--- Data ---

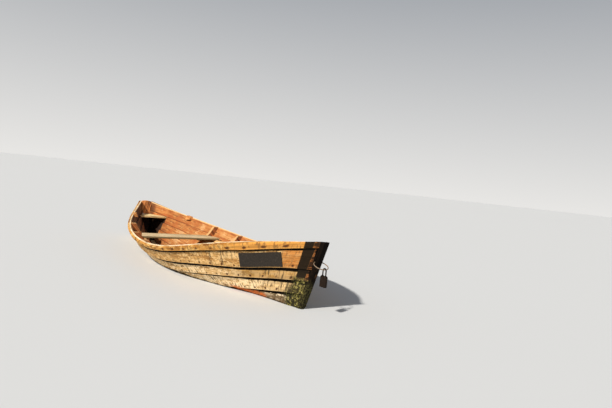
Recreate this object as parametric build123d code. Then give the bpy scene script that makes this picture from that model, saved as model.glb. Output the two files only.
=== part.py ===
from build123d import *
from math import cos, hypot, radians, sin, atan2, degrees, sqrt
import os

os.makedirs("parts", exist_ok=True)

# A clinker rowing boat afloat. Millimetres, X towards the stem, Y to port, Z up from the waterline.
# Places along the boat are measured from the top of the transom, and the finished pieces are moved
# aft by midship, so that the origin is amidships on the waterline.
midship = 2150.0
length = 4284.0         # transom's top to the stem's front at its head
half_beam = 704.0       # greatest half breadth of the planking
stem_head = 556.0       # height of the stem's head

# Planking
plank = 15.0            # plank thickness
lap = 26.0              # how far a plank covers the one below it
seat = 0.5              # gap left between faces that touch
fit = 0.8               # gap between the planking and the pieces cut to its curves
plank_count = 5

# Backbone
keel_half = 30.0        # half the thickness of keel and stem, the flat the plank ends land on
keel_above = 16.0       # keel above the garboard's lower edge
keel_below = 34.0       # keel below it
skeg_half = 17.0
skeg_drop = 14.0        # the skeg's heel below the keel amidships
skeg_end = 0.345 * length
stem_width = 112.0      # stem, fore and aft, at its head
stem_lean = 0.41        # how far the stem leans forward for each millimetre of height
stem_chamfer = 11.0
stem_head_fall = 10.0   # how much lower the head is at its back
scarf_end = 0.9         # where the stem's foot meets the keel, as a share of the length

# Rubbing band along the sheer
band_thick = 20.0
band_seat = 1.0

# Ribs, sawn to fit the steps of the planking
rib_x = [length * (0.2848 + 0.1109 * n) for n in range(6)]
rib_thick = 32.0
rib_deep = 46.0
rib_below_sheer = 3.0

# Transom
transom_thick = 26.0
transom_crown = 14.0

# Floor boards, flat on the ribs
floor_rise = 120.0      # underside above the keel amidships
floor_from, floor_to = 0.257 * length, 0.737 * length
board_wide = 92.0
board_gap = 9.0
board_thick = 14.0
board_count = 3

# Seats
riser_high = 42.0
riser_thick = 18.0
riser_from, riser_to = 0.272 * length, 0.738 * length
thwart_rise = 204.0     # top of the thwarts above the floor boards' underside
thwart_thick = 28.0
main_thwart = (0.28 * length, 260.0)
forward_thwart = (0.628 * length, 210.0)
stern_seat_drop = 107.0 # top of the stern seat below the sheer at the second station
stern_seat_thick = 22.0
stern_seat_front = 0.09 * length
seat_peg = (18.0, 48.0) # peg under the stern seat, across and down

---

§ Given instruction
Gather every line from the listing above in which the word "that" appears.

§ Correct output
Recreate this object as parametric build123d code. Then give the bpy scene script that makes this picture from that model, saved as model.glb. Output the two files only.
# aft by midship, so that the origin is amidships on the waterline.
seat = 0.5              # gap left between faces that touch